» **Objective**: Reproduce the listing below in its entirety. Change nothing.

» **Input material**:
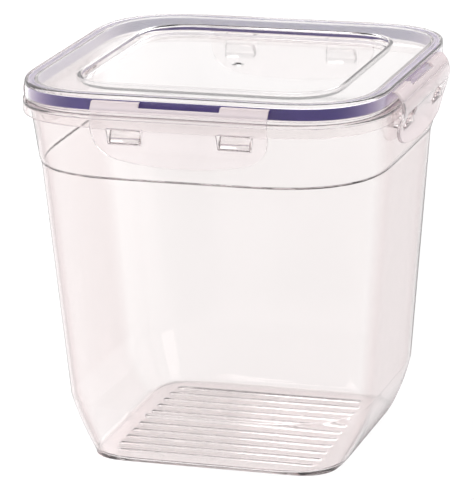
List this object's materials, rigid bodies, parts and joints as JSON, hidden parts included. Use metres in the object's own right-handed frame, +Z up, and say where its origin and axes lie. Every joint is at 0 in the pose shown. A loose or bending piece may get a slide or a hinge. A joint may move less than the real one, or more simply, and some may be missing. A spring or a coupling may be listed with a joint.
{
  "type": "food canister",
  "caption": "Square clear food canister with rounded corners, clip-lock lid on living hinges and a sealing gasket.",
  "frame": {"origin": "centre of the container's base, on the surface it stands on", "axes": "+Z up through the lid, +X to the right of the front face, -Y out of the front face"},
  "size_m": [0.203, 0.203, 0.2022],
  "materials": {
    "clear_body": "clear polypropylene, polished, faint grey-pink tint",
    "clear_lid": "clear polypropylene, polished",
    "clear_latch": "clear polypropylene, slightly milky",
    "violet_silicone": "soft silicone, satin violet-blue"
  },
  "bodies": {
    "container": {"container_body": "clear_body"},
    "lid": {"lid_panel": "clear_lid", "gasket": "violet_silicone", "front_latch_hinge": "clear_latch", "right_latch_hinge": "clear_latch", "back_latch_hinge": "clear_latch", "left_latch_hinge": "clear_latch"},
    "latch_front": {"front_latch": "clear_latch"},
    "latch_right": {"right_latch": "clear_latch"},
    "latch_back": {"back_latch": "clear_latch"},
    "latch_left": {"left_latch": "clear_latch"}
  },
  "joints": [
    {"name": "lid_lift", "type": "slide", "parent": "container", "child": "lid", "axis": [0, 0, 1], "range_m": [0, 0.15]},
    {"name": "front_latch_hinge", "type": "hinge", "parent": "lid", "child": "latch_front", "pos_m": [0, -0.0962, 0.1991], "axis": [-1, 0, 0], "range_deg": [0, 130], "deforming": ["front_latch_hinge"]},
    {"name": "right_latch_hinge", "type": "hinge", "parent": "lid", "child": "latch_right", "pos_m": [0.0962, 0, 0.1991], "axis": [0, -1, 0], "range_deg": [0, 130], "deforming": ["right_latch_hinge"]},
    {"name": "back_latch_hinge", "type": "hinge", "parent": "lid", "child": "latch_back", "pos_m": [0, 0.0962, 0.1991], "axis": [1, 0, 0], "range_deg": [0, 130], "deforming": ["back_latch_hinge"]},
    {"name": "left_latch_hinge", "type": "hinge", "parent": "lid", "child": "latch_left", "pos_m": [-0.0962, 0, 0.1991], "axis": [0, 1, 0], "range_deg": [0, 130], "deforming": ["left_latch_hinge"]}
  ]
}
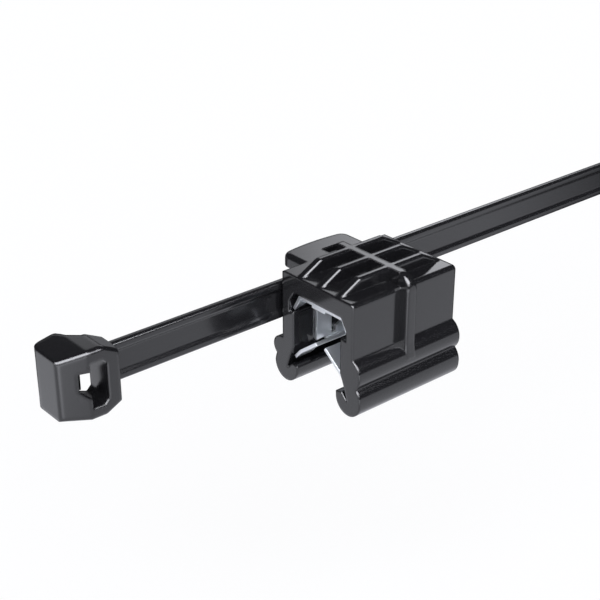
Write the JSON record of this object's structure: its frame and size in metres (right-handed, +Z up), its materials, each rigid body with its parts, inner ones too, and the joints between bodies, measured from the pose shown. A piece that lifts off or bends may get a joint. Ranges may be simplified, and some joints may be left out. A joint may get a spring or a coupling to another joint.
{
  "type": "edge clip cable tie",
  "caption": "Black nylon cable tie threaded through the side saddle of a clip that grips a panel edge with a barbed steel insert.",
  "frame": {"origin": "middle of the seat that the panel edge reaches, on the underside of the metal insert's web", "axes": "+X along the panel edge and along the strap towards its tail, +Y from the near wall to the saddle, +Z up, away from the clip's mouth"},
  "size_m": [0.16, 0.0173, 0.0153],
  "materials": {
    "clip_body": "glossy black moulded nylon",
    "metal_insert": "light blue-grey spring steel",
    "cable_tie": "glossy black moulded nylon"
  },
  "bodies": {
    "clip": {"clip_body": "clip_body", "metal_insert": "metal_insert"},
    "tie": {"cable_tie": "cable_tie"}
  },
  "joints": [
    {"name": "tie_slide", "type": "slide", "parent": "clip", "child": "tie", "axis": [1, 0, 0], "range_m": [-0.11, 0.022]}
  ]
}
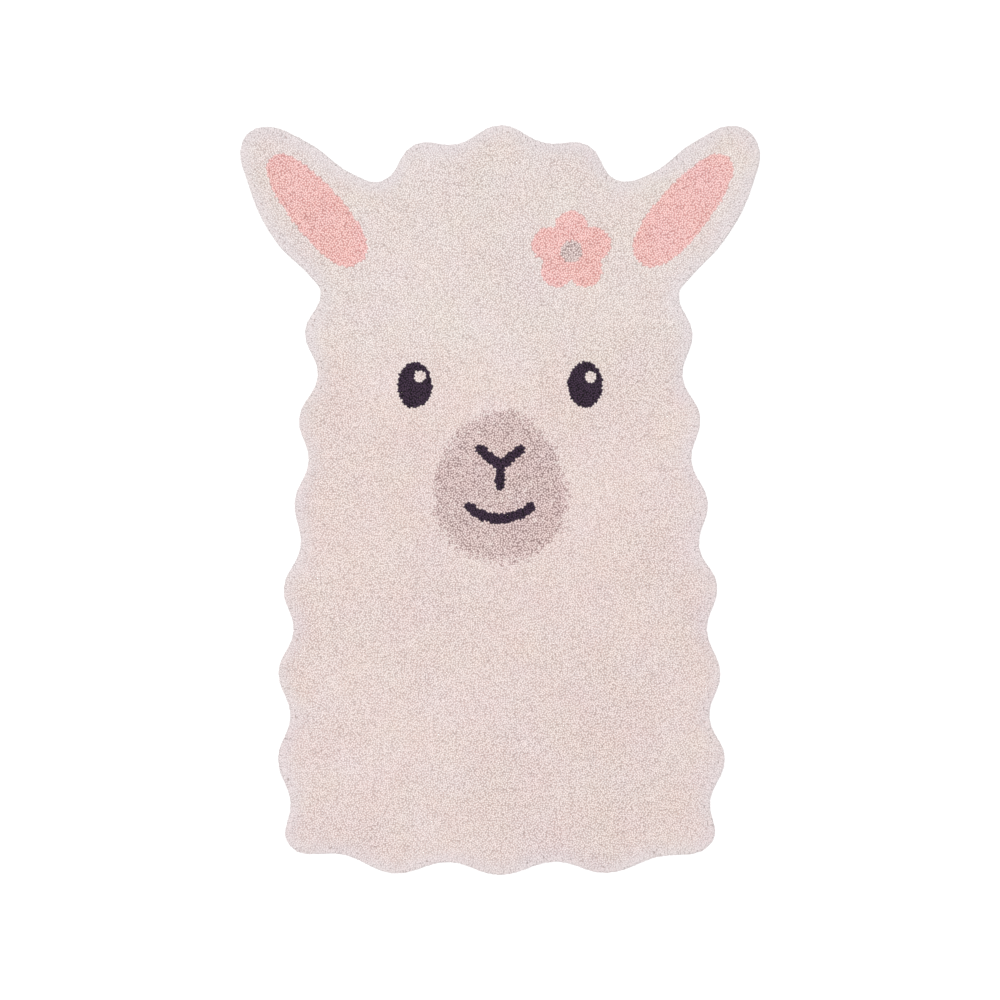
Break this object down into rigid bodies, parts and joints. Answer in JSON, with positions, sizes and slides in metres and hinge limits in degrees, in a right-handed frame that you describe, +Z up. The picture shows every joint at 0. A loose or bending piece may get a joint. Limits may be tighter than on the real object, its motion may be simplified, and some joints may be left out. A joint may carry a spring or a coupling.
{
  "type": "animal shaped kids rug",
  "caption": "Flat tufted cotton rug for a child's room, cut to the outline of a woolly animal's head with long ears and a curly fleece edge.",
  "frame": {"origin": "on the floor under the middle of the rug's bounding box", "axes": "+Z up through the pile, +Y along the rug from the base to the ears, +X across it to the right"},
  "size_m": [1.11, 1.6, 0.0179],
  "materials": {
    "pile": "soft cut cotton pile"
  },
  "bodies": {
    "root": {"rug": "pile"}
  },
  "joints": []
}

» **Full output**:
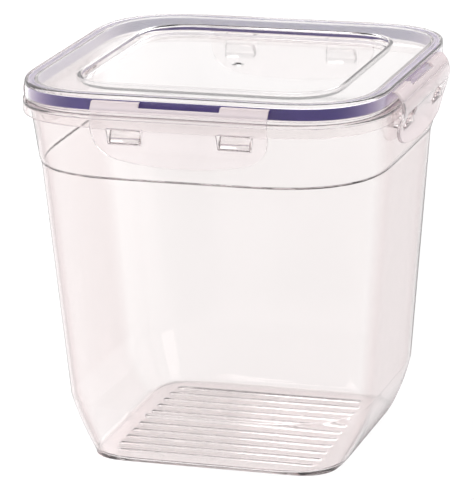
List this object's materials, rigid bodies, parts and joints as JSON, hidden parts included. Use metres in the object's own right-handed frame, +Z up, and say where its origin and axes lie. Every joint is at 0 in the pose shown. A loose or bending piece may get a slide or a hinge. A joint may move less than the real one, or more simply, and some may be missing. A spring or a coupling may be listed with a joint.
{
  "type": "food canister",
  "caption": "Square clear food canister with rounded corners, clip-lock lid on living hinges and a sealing gasket.",
  "frame": {"origin": "centre of the container's base, on the surface it stands on", "axes": "+Z up through the lid, +X to the right of the front face, -Y out of the front face"},
  "size_m": [0.203, 0.203, 0.2022],
  "materials": {
    "clear_body": "clear polypropylene, polished, faint grey-pink tint",
    "clear_lid": "clear polypropylene, polished",
    "clear_latch": "clear polypropylene, slightly milky",
    "violet_silicone": "soft silicone, satin violet-blue"
  },
  "bodies": {
    "container": {"container_body": "clear_body"},
    "lid": {"lid_panel": "clear_lid", "gasket": "violet_silicone", "front_latch_hinge": "clear_latch", "right_latch_hinge": "clear_latch", "back_latch_hinge": "clear_latch", "left_latch_hinge": "clear_latch"},
    "latch_front": {"front_latch": "clear_latch"},
    "latch_right": {"right_latch": "clear_latch"},
    "latch_back": {"back_latch": "clear_latch"},
    "latch_left": {"left_latch": "clear_latch"}
  },
  "joints": [
    {"name": "lid_lift", "type": "slide", "parent": "container", "child": "lid", "axis": [0, 0, 1], "range_m": [0, 0.15]},
    {"name": "front_latch_hinge", "type": "hinge", "parent": "lid", "child": "latch_front", "pos_m": [0, -0.0962, 0.1991], "axis": [-1, 0, 0], "range_deg": [0, 130], "deforming": ["front_latch_hinge"]},
    {"name": "right_latch_hinge", "type": "hinge", "parent": "lid", "child": "latch_right", "pos_m": [0.0962, 0, 0.1991], "axis": [0, -1, 0], "range_deg": [0, 130], "deforming": ["right_latch_hinge"]},
    {"name": "back_latch_hinge", "type": "hinge", "parent": "lid", "child": "latch_back", "pos_m": [0, 0.0962, 0.1991], "axis": [1, 0, 0], "range_deg": [0, 130], "deforming": ["back_latch_hinge"]},
    {"name": "left_latch_hinge", "type": "hinge", "parent": "lid", "child": "latch_left", "pos_m": [-0.0962, 0, 0.1991], "axis": [0, 1, 0], "range_deg": [0, 130], "deforming": ["left_latch_hinge"]}
  ]
}
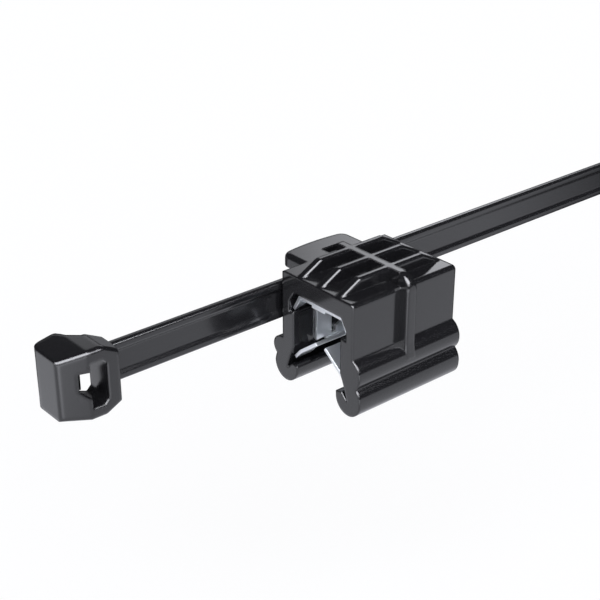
Write the JSON record of this object's structure: its frame and size in metres (right-handed, +Z up), its materials, each rigid body with its parts, inner ones too, and the joints between bodies, measured from the pose shown. A piece that lifts off or bends may get a joint. Ranges may be simplified, and some joints may be left out. A joint may get a spring or a coupling to another joint.
{
  "type": "edge clip cable tie",
  "caption": "Black nylon cable tie threaded through the side saddle of a clip that grips a panel edge with a barbed steel insert.",
  "frame": {"origin": "middle of the seat that the panel edge reaches, on the underside of the metal insert's web", "axes": "+X along the panel edge and along the strap towards its tail, +Y from the near wall to the saddle, +Z up, away from the clip's mouth"},
  "size_m": [0.16, 0.0173, 0.0153],
  "materials": {
    "clip_body": "glossy black moulded nylon",
    "metal_insert": "light blue-grey spring steel",
    "cable_tie": "glossy black moulded nylon"
  },
  "bodies": {
    "clip": {"clip_body": "clip_body", "metal_insert": "metal_insert"},
    "tie": {"cable_tie": "cable_tie"}
  },
  "joints": [
    {"name": "tie_slide", "type": "slide", "parent": "clip", "child": "tie", "axis": [1, 0, 0], "range_m": [-0.11, 0.022]}
  ]
}
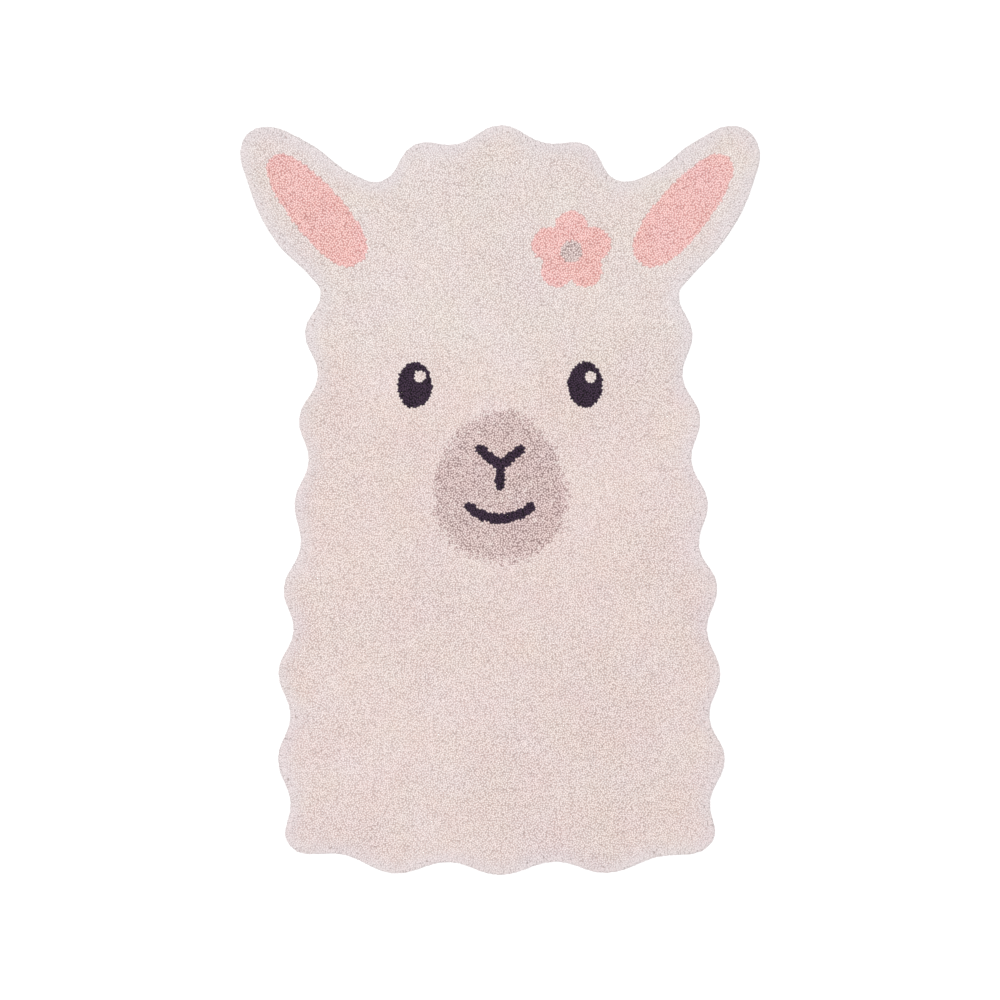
Break this object down into rigid bodies, parts and joints. Answer in JSON, with positions, sizes and slides in metres and hinge limits in degrees, in a right-handed frame that you describe, +Z up. The picture shows every joint at 0. A loose or bending piece may get a joint. Limits may be tighter than on the real object, its motion may be simplified, and some joints may be left out. A joint may carry a spring or a coupling.
{
  "type": "animal shaped kids rug",
  "caption": "Flat tufted cotton rug for a child's room, cut to the outline of a woolly animal's head with long ears and a curly fleece edge.",
  "frame": {"origin": "on the floor under the middle of the rug's bounding box", "axes": "+Z up through the pile, +Y along the rug from the base to the ears, +X across it to the right"},
  "size_m": [1.11, 1.6, 0.0179],
  "materials": {
    "pile": "soft cut cotton pile"
  },
  "bodies": {
    "root": {"rug": "pile"}
  },
  "joints": []
}